■ Task directions:
Exactly the lines from the one containing "make_nozzle(steel, valve)" through the one containing "points = [vertex.co" must be returned; include both ends and nothing else.

■ Input material:
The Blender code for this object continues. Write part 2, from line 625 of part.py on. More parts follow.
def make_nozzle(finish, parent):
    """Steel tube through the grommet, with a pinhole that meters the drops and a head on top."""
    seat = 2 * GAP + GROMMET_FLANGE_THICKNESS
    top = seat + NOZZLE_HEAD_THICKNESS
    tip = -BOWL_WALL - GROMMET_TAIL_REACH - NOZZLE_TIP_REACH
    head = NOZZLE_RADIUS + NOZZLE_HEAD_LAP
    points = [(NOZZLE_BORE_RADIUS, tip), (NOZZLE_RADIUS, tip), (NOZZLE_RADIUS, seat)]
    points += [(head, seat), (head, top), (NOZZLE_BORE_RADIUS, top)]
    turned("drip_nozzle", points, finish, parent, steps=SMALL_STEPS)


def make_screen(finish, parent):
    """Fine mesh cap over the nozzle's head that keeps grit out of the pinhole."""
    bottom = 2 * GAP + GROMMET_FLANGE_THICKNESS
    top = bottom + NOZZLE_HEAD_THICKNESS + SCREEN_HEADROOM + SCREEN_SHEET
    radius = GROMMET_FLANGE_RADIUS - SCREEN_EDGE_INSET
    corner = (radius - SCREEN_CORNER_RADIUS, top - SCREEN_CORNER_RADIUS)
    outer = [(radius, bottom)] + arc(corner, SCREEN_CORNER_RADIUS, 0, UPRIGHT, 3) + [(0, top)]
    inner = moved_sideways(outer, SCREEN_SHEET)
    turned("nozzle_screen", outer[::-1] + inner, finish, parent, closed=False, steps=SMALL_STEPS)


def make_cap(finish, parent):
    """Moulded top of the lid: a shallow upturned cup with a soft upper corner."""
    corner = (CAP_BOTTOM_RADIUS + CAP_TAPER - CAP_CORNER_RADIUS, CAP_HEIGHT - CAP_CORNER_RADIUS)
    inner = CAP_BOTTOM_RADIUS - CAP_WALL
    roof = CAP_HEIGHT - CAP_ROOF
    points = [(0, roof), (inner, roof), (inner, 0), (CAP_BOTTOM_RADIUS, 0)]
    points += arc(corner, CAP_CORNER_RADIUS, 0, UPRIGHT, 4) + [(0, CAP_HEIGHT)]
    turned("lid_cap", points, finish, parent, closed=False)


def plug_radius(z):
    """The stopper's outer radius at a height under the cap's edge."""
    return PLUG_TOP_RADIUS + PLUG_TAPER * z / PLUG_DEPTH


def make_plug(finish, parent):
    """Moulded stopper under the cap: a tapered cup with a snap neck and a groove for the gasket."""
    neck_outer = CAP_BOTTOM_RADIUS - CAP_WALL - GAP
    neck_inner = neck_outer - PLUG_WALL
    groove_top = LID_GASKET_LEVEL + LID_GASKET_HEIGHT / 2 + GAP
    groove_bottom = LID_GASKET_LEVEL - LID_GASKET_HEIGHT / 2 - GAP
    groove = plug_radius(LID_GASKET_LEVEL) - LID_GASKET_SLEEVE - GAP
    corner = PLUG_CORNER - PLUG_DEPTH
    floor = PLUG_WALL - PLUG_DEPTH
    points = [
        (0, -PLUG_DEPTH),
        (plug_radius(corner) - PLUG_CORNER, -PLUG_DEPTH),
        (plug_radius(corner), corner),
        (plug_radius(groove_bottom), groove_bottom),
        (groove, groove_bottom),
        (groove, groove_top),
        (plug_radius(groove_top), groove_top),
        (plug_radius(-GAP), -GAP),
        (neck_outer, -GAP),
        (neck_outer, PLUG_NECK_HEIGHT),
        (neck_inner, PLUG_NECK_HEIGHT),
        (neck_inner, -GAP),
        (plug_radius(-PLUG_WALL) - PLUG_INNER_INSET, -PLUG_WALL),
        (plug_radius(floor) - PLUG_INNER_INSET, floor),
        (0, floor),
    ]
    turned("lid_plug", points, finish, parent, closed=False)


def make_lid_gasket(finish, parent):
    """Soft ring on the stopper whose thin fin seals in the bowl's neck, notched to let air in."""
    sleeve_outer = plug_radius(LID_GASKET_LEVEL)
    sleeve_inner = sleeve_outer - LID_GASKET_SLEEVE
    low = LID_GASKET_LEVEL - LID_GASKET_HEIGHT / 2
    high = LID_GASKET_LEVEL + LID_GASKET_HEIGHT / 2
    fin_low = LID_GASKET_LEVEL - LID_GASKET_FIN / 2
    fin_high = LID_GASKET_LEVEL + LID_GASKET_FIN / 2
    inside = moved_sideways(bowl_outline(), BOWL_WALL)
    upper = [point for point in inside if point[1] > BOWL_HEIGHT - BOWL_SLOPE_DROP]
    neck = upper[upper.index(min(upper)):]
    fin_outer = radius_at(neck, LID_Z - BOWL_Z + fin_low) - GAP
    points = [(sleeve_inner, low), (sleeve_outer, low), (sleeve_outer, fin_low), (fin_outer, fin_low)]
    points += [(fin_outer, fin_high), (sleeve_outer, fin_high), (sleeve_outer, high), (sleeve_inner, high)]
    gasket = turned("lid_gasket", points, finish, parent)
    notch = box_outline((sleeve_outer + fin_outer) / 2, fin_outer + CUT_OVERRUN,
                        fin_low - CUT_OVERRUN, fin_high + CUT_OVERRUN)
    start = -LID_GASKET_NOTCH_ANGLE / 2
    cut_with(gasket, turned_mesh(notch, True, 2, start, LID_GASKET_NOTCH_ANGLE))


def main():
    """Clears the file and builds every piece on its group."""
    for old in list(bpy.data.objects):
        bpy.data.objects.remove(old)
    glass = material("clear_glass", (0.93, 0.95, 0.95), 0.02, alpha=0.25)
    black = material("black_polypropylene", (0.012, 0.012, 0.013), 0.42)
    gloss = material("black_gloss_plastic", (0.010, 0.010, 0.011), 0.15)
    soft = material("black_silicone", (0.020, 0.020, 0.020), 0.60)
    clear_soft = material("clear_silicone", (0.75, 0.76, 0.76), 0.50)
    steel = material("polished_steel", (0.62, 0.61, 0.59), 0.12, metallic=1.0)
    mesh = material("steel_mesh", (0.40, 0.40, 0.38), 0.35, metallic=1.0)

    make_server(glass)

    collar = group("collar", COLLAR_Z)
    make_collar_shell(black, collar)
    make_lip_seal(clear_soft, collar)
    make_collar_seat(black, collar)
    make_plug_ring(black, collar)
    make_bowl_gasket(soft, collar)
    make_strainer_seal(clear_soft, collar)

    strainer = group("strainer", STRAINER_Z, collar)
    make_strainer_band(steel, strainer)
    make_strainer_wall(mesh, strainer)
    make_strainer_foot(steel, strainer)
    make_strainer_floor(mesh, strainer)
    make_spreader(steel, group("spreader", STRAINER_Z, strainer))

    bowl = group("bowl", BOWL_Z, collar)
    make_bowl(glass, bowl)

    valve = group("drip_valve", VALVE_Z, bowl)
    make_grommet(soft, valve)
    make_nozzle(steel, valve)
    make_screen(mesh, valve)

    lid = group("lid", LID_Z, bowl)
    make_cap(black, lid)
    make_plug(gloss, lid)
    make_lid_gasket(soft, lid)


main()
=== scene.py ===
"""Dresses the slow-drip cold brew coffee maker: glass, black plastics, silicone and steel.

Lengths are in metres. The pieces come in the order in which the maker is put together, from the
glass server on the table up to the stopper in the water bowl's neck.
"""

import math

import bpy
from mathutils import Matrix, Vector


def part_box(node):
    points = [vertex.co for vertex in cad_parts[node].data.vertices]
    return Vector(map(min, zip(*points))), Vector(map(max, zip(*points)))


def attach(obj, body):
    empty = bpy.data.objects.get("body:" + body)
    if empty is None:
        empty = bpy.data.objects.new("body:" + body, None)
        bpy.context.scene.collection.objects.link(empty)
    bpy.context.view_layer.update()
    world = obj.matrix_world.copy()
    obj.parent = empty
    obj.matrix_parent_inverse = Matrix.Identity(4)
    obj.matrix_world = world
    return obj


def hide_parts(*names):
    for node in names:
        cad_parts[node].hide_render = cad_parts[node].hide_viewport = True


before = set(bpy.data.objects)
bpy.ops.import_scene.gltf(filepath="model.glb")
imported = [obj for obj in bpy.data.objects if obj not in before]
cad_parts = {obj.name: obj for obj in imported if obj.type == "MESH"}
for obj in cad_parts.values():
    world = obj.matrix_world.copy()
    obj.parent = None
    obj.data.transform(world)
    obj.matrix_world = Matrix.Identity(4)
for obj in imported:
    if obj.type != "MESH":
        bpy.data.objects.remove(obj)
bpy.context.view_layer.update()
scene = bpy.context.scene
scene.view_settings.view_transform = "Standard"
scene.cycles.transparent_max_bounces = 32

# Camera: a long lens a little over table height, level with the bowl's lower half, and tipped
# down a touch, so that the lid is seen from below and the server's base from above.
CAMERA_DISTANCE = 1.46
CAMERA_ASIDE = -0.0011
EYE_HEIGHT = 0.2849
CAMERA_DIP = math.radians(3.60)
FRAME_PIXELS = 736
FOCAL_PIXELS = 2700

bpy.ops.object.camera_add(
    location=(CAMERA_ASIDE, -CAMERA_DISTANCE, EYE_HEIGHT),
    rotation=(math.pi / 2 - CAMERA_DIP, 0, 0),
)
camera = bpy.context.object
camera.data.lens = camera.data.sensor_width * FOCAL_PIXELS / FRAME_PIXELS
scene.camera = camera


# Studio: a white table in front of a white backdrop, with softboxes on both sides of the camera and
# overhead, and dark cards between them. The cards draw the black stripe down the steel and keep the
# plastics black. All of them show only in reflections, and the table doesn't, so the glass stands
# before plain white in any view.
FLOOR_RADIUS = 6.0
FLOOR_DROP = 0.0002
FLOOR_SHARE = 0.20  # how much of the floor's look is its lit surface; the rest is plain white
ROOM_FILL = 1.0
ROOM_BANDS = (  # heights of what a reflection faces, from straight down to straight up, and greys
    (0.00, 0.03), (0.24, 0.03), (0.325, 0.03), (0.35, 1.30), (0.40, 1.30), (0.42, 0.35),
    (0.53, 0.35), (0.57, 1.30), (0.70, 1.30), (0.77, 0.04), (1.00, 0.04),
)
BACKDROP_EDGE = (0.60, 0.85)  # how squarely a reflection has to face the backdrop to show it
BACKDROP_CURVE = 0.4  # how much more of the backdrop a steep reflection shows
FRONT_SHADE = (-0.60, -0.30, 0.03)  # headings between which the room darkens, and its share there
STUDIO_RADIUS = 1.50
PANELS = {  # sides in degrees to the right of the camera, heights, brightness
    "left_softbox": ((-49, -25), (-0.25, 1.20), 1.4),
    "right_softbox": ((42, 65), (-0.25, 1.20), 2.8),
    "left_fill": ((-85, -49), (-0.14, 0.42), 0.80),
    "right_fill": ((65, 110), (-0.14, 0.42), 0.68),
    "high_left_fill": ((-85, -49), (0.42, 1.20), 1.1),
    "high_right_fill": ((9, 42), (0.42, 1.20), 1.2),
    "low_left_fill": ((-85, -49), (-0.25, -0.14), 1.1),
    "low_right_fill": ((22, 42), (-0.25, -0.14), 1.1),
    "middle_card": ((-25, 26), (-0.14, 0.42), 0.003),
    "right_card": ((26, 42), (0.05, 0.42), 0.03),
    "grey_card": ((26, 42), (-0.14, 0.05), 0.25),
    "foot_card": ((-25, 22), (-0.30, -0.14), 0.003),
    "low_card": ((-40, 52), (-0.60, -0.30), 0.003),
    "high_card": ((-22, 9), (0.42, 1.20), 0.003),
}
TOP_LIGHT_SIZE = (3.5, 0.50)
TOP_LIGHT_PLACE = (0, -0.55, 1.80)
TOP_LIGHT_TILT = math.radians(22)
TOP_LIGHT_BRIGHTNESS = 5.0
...
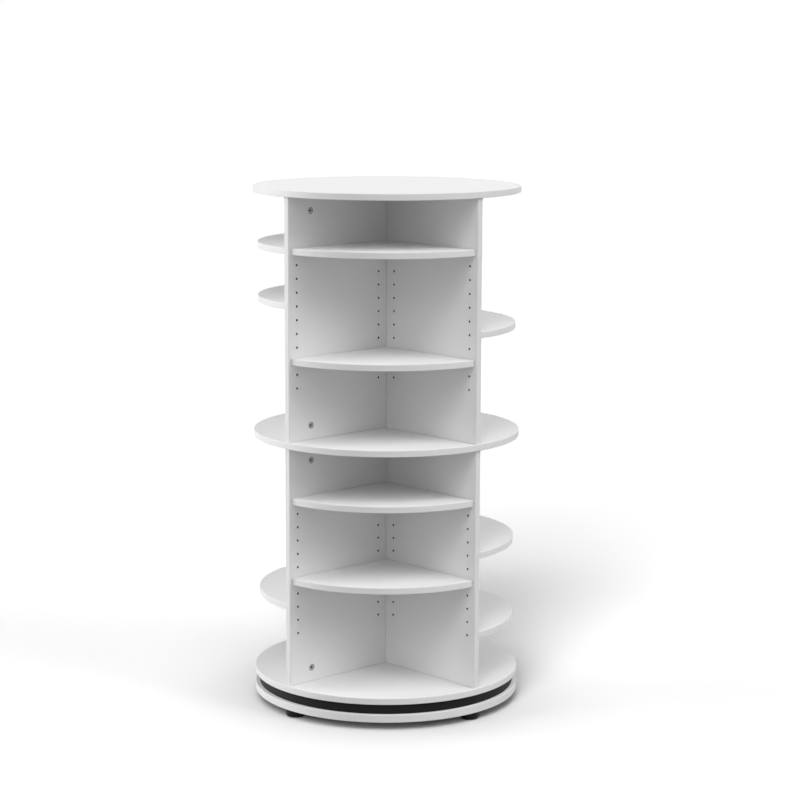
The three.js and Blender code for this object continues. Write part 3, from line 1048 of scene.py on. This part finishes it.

■ Exercise solution:
    make_nozzle(steel, valve)
    make_screen(mesh, valve)

    lid = group("lid", LID_Z, bowl)
    make_cap(black, lid)
    make_plug(gloss, lid)
    make_lid_gasket(soft, lid)


main()
=== scene.py ===
"""Dresses the slow-drip cold brew coffee maker: glass, black plastics, silicone and steel.

Lengths are in metres. The pieces come in the order in which the maker is put together, from the
glass server on the table up to the stopper in the water bowl's neck.
"""

import math

import bpy
from mathutils import Matrix, Vector


def part_box(node):
    points = [vertex.co for vertex in cad_parts[node].data.vertices]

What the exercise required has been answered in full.